Prompt - All of the data below should be written out exactly.

Provided records -

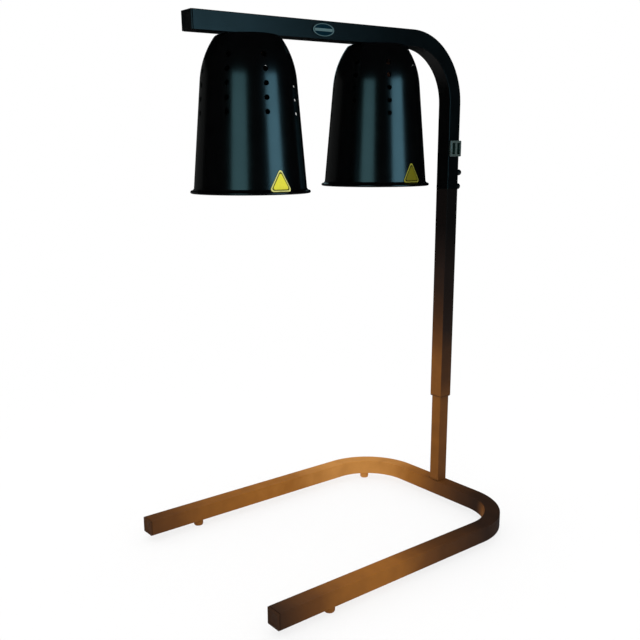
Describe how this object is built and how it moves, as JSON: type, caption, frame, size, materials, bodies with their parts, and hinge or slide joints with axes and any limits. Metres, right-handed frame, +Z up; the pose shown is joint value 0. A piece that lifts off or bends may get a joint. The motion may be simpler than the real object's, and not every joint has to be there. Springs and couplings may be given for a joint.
{
  "type": "heat lamp warmer",
  "caption": "Free-standing food warmer with two domed lamp shades hung under a bent square-tube arm on a U-shaped tube base.",
  "frame": {"origin": "on the surface it stands on, under the centre of the whole object's bounding box", "axes": "+Z up; the base legs and the arm point to -Y, the post stands at +Y; the switch and the badge are on the +X side"},
  "size_m": [0.379, 0.529, 0.8053],
  "materials": {
    "frame_paint": "satin black powder coat that reads warm brown over the base and lower post",
    "black_paint": "satin black powder coat",
    "black_plastic": "matt black moulded plastic",
    "rocker_plastic": "gloss black moulded plastic",
    "rubber": "matt black rubber",
    "zinc_steel": "bright zinc plate",
    "lamp_cap_brass": "bright",
    "lamp_glass": "red coated glass, glossy",
    "ceramic": "matt white steatite",
    "label_yellow": "satin printed film",
    "badge_grey": "brushed plate, blank",
    "boot_grey": "translucent grey flexible cover",
    "wire_sleeve": "woven glass-fibre sleeve"
  },
  "bodies": {
    "stand": {"base_frame": "frame_paint", "inner_post": "frame_paint", "leg_end_plug_left": "black_plastic", "leg_end_plug_right": "black_plastic", "inner_post_guide": "black_plastic", "foot_front_left": "rubber", "foot_front_right": "rubber", "foot_rear_left": "rubber", "foot_rear_right": "rubber", "foot_screw_front_left": "zinc_steel", "foot_screw_front_right": "zinc_steel", "foot_screw_rear_left": "zinc_steel", "foot_screw_rear_right": "zinc_steel", "post_threaded_plug": "zinc_steel", "post_base_bolt": "zinc_steel", "post_base_washer": "zinc_steel"},
    "lamp_head": {"outer_post": "frame_paint", "arm_tube": "black_paint", "joint_collar": "black_paint", "front_shade": "black_paint", "rear_shade": "black_paint", "arm_end_plug": "black_plastic", "outer_post_bush": "black_plastic", "cord_gland": "black_plastic", "gland_nut": "black_plastic", "switch_housing": "black_plastic", "switch_feed_wire": "black_plastic", "joint_spigot": "zinc_steel", "height_set_screw": "zinc_steel", "front_stem": "zinc_steel", "rear_stem": "zinc_steel", "front_stem_nut_upper": "zinc_steel", "rear_stem_nut_upper": "zinc_steel", "front_stem_nut_lower": "zinc_steel", "rear_stem_nut_lower": "zinc_steel", "front_lamp_holder": "ceramic", "rear_lamp_holder": "ceramic", "front_heat_label": "label_yellow", "rear_heat_label": "label_yellow", "arm_badge": "badge_grey", "switch_boot": "boot_grey", "front_lamp_wire": "wire_sleeve", "rear_lamp_wire": "wire_sleeve"},
    "thumb_screw": {"joint_thumb_screw": "black_plastic"},
    "power_rocker": {"switch_rocker": "rocker_plastic"},
    "front_bulb": {"front_bulb_cap": "lamp_cap_brass", "front_bulb_glass": "lamp_glass"},
    "rear_bulb": {"rear_bulb_cap": "lamp_cap_brass", "rear_bulb_glass": "lamp_glass"}
  },
  "joints": [
    {"name": "height_slide", "type": "slide", "parent": "stand", "child": "lamp_head", "axis": [0, 0, 1], "range_m": [-0.14, 0.08]},
    {"name": "thumb_screw_turn", "type": "hinge", "parent": "lamp_head", "child": "thumb_screw", "pos_m": [0, 0.2345, 0.5639], "axis": [0, 1, 0], "range_deg": [-720, 0]},
    {"name": "power_switch_tilt", "type": "hinge", "parent": "lamp_head", "child": "power_rocker", "pos_m": [0.013, 0.2345, 0.6263], "axis": [0, 1, 0], "range_deg": [-14, 0]},
    {"name": "front_bulb_turn", "type": "hinge", "parent": "lamp_head", "child": "front_bulb", "pos_m": [0, -0.1657, 0.7], "axis": [0, 0, 1], "range_deg": [0, 1080]},
    {"name": "rear_bulb_turn", "type": "hinge", "parent": "lamp_head", "child": "rear_bulb", "pos_m": [0, 0.0691, 0.7], "axis": [0, 0, 1], "range_deg": [0, 1080]}
  ]
}
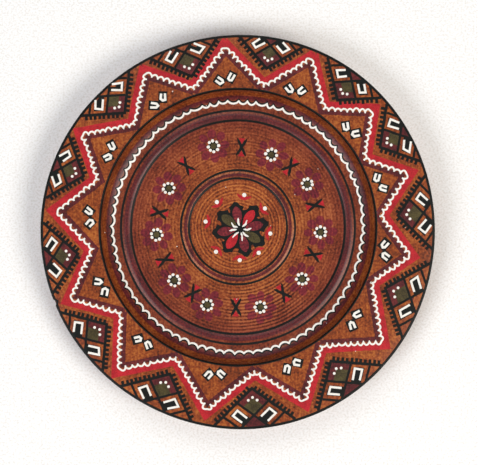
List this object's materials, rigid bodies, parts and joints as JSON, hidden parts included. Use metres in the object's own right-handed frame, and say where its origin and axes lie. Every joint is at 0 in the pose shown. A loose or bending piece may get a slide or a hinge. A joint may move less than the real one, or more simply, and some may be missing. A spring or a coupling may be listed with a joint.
{
  "type": "decorative wooden wall plate",
  "caption": "Turned wooden wall plate, stained and hand painted with a star, scalloped lines and flowers, with a hinged hanging ring in the foot recess.",
  "frame": {"origin": "middle of the foot ring's underside, on the axis that the rim and foot were turned about", "axes": "+Z out of the painted face, +Y towards the hanging ring, which is the top of the plate when it hangs on a wall"},
  "size_m": [0.2504, 0.2504, 0.0242],
  "materials": {
    "stained_wood": "orange-brown stain under gloss varnish",
    "black_paint": "brushed enamel paint under varnish",
    "wine_paint": "translucent brushed stain under varnish",
    "scarlet_paint": "brushed enamel paint under varnish",
    "white_paint": "thick brushed enamel paint",
    "olive_paint": "brushed enamel paint under varnish",
    "hanger_brass": "stamped sheet, dulled",
    "hanger_steel": "zinc plated wire"
  },
  "bodies": {
    "plate": {"plate_body": "stained_wood", "black_edge_band": "black_paint", "scarlet_star_band": "scarlet_paint", "white_star_line": "white_paint", "wine_star_band": "wine_paint", "black_ring_lip": "black_paint", "wine_stripe_cove": "wine_paint", "white_scallop_ring": "white_paint", "black_ring_cove_foot": "black_paint", "wine_stripe_bead": "wine_paint", "black_ring_well": "black_paint", "black_ring_centre_outer": "black_paint", "wine_stripe_centre": "wine_paint", "black_ring_centre_inner": "black_paint", "hanger_strap": "hanger_brass", "hanger_screw_1": "hanger_steel", "hanger_screw_2": "hanger_steel"},
    "ring": {"hanger_ring": "hanger_steel"}
  },
  "joints": [
    {"name": "ring_swing", "type": "hinge", "parent": "plate", "child": "ring", "pos_m": [0, 0.0373, 0.00323], "axis": [-1, 0, 0], "range_deg": [0, 165]}
  ]
}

The output -
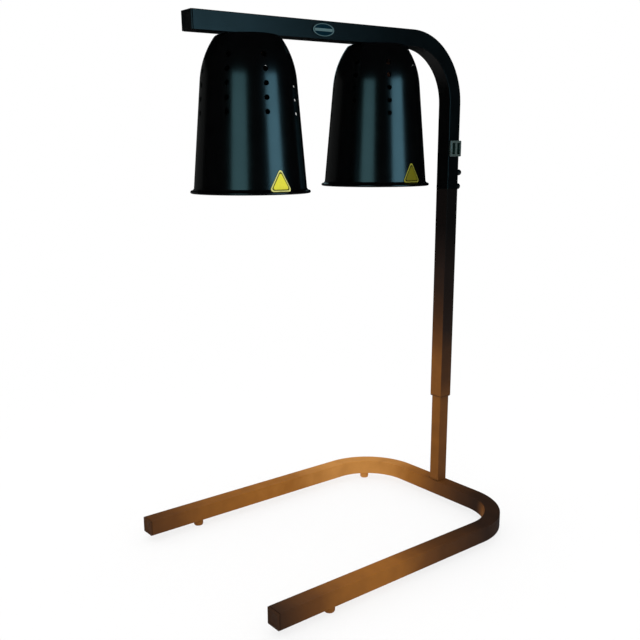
Describe how this object is built and how it moves, as JSON: type, caption, frame, size, materials, bodies with their parts, and hinge or slide joints with axes and any limits. Metres, right-handed frame, +Z up; the pose shown is joint value 0. A piece that lifts off or bends may get a joint. The motion may be simpler than the real object's, and not every joint has to be there. Springs and couplings may be given for a joint.
{
  "type": "heat lamp warmer",
  "caption": "Free-standing food warmer with two domed lamp shades hung under a bent square-tube arm on a U-shaped tube base.",
  "frame": {"origin": "on the surface it stands on, under the centre of the whole object's bounding box", "axes": "+Z up; the base legs and the arm point to -Y, the post stands at +Y; the switch and the badge are on the +X side"},
  "size_m": [0.379, 0.529, 0.8053],
  "materials": {
    "frame_paint": "satin black powder coat that reads warm brown over the base and lower post",
    "black_paint": "satin black powder coat",
    "black_plastic": "matt black moulded plastic",
    "rocker_plastic": "gloss black moulded plastic",
    "rubber": "matt black rubber",
    "zinc_steel": "bright zinc plate",
    "lamp_cap_brass": "bright",
    "lamp_glass": "red coated glass, glossy",
    "ceramic": "matt white steatite",
    "label_yellow": "satin printed film",
    "badge_grey": "brushed plate, blank",
    "boot_grey": "translucent grey flexible cover",
    "wire_sleeve": "woven glass-fibre sleeve"
  },
  "bodies": {
    "stand": {"base_frame": "frame_paint", "inner_post": "frame_paint", "leg_end_plug_left": "black_plastic", "leg_end_plug_right": "black_plastic", "inner_post_guide": "black_plastic", "foot_front_left": "rubber", "foot_front_right": "rubber", "foot_rear_left": "rubber", "foot_rear_right": "rubber", "foot_screw_front_left": "zinc_steel", "foot_screw_front_right": "zinc_steel", "foot_screw_rear_left": "zinc_steel", "foot_screw_rear_right": "zinc_steel", "post_threaded_plug": "zinc_steel", "post_base_bolt": "zinc_steel", "post_base_washer": "zinc_steel"},
    "lamp_head": {"outer_post": "frame_paint", "arm_tube": "black_paint", "joint_collar": "black_paint", "front_shade": "black_paint", "rear_shade": "black_paint", "arm_end_plug": "black_plastic", "outer_post_bush": "black_plastic", "cord_gland": "black_plastic", "gland_nut": "black_plastic", "switch_housing": "black_plastic", "switch_feed_wire": "black_plastic", "joint_spigot": "zinc_steel", "height_set_screw": "zinc_steel", "front_stem": "zinc_steel", "rear_stem": "zinc_steel", "front_stem_nut_upper": "zinc_steel", "rear_stem_nut_upper": "zinc_steel", "front_stem_nut_lower": "zinc_steel", "rear_stem_nut_lower": "zinc_steel", "front_lamp_holder": "ceramic", "rear_lamp_holder": "ceramic", "front_heat_label": "label_yellow", "rear_heat_label": "label_yellow", "arm_badge": "badge_grey", "switch_boot": "boot_grey", "front_lamp_wire": "wire_sleeve", "rear_lamp_wire": "wire_sleeve"},
    "thumb_screw": {"joint_thumb_screw": "black_plastic"},
    "power_rocker": {"switch_rocker": "rocker_plastic"},
    "front_bulb": {"front_bulb_cap": "lamp_cap_brass", "front_bulb_glass": "lamp_glass"},
    "rear_bulb": {"rear_bulb_cap": "lamp_cap_brass", "rear_bulb_glass": "lamp_glass"}
  },
  "joints": [
    {"name": "height_slide", "type": "slide", "parent": "stand", "child": "lamp_head", "axis": [0, 0, 1], "range_m": [-0.14, 0.08]},
    {"name": "thumb_screw_turn", "type": "hinge", "parent": "lamp_head", "child": "thumb_screw", "pos_m": [0, 0.2345, 0.5639], "axis": [0, 1, 0], "range_deg": [-720, 0]},
    {"name": "power_switch_tilt", "type": "hinge", "parent": "lamp_head", "child": "power_rocker", "pos_m": [0.013, 0.2345, 0.6263], "axis": [0, 1, 0], "range_deg": [-14, 0]},
    {"name": "front_bulb_turn", "type": "hinge", "parent": "lamp_head", "child": "front_bulb", "pos_m": [0, -0.1657, 0.7], "axis": [0, 0, 1], "range_deg": [0, 1080]},
    {"name": "rear_bulb_turn", "type": "hinge", "parent": "lamp_head", "child": "rear_bulb", "pos_m": [0, 0.0691, 0.7], "axis": [0, 0, 1], "range_deg": [0, 1080]}
  ]
}
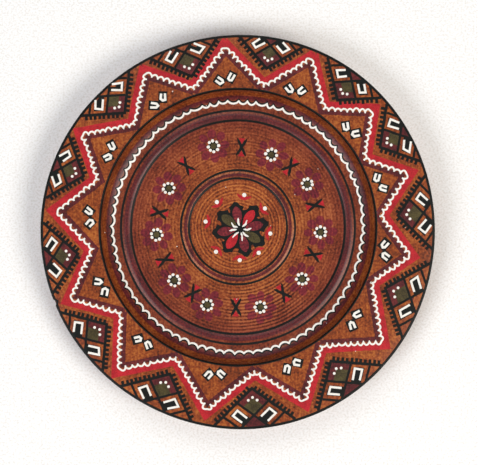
List this object's materials, rigid bodies, parts and joints as JSON, hidden parts included. Use metres in the object's own right-handed frame, and say where its origin and axes lie. Every joint is at 0 in the pose shown. A loose or bending piece may get a slide or a hinge. A joint may move less than the real one, or more simply, and some may be missing. A spring or a coupling may be listed with a joint.
{
  "type": "decorative wooden wall plate",
  "caption": "Turned wooden wall plate, stained and hand painted with a star, scalloped lines and flowers, with a hinged hanging ring in the foot recess.",
  "frame": {"origin": "middle of the foot ring's underside, on the axis that the rim and foot were turned about", "axes": "+Z out of the painted face, +Y towards the hanging ring, which is the top of the plate when it hangs on a wall"},
  "size_m": [0.2504, 0.2504, 0.0242],
  "materials": {
    "stained_wood": "orange-brown stain under gloss varnish",
    "black_paint": "brushed enamel paint under varnish",
    "wine_paint": "translucent brushed stain under varnish",
    "scarlet_paint": "brushed enamel paint under varnish",
    "white_paint": "thick brushed enamel paint",
    "olive_paint": "brushed enamel paint under varnish",
    "hanger_brass": "stamped sheet, dulled",
    "hanger_steel": "zinc plated wire"
  },
  "bodies": {
    "plate": {"plate_body": "stained_wood", "black_edge_band": "black_paint", "scarlet_star_band": "scarlet_paint", "white_star_line": "white_paint", "wine_star_band": "wine_paint", "black_ring_lip": "black_paint", "wine_stripe_cove": "wine_paint", "white_scallop_ring": "white_paint", "black_ring_cove_foot": "black_paint", "wine_stripe_bead": "wine_paint", "black_ring_well": "black_paint", "black_ring_centre_outer": "black_paint", "wine_stripe_centre": "wine_paint", "black_ring_centre_inner": "black_paint", "hanger_strap": "hanger_brass", "hanger_screw_1": "hanger_steel", "hanger_screw_2": "hanger_steel"},
    "ring": {"hanger_ring": "hanger_steel"}
  },
  "joints": [
    {"name": "ring_swing", "type": "hinge", "parent": "plate", "child": "ring", "pos_m": [0, 0.0373, 0.00323], "axis": [-1, 0, 0], "range_deg": [0, 165]}
  ]
}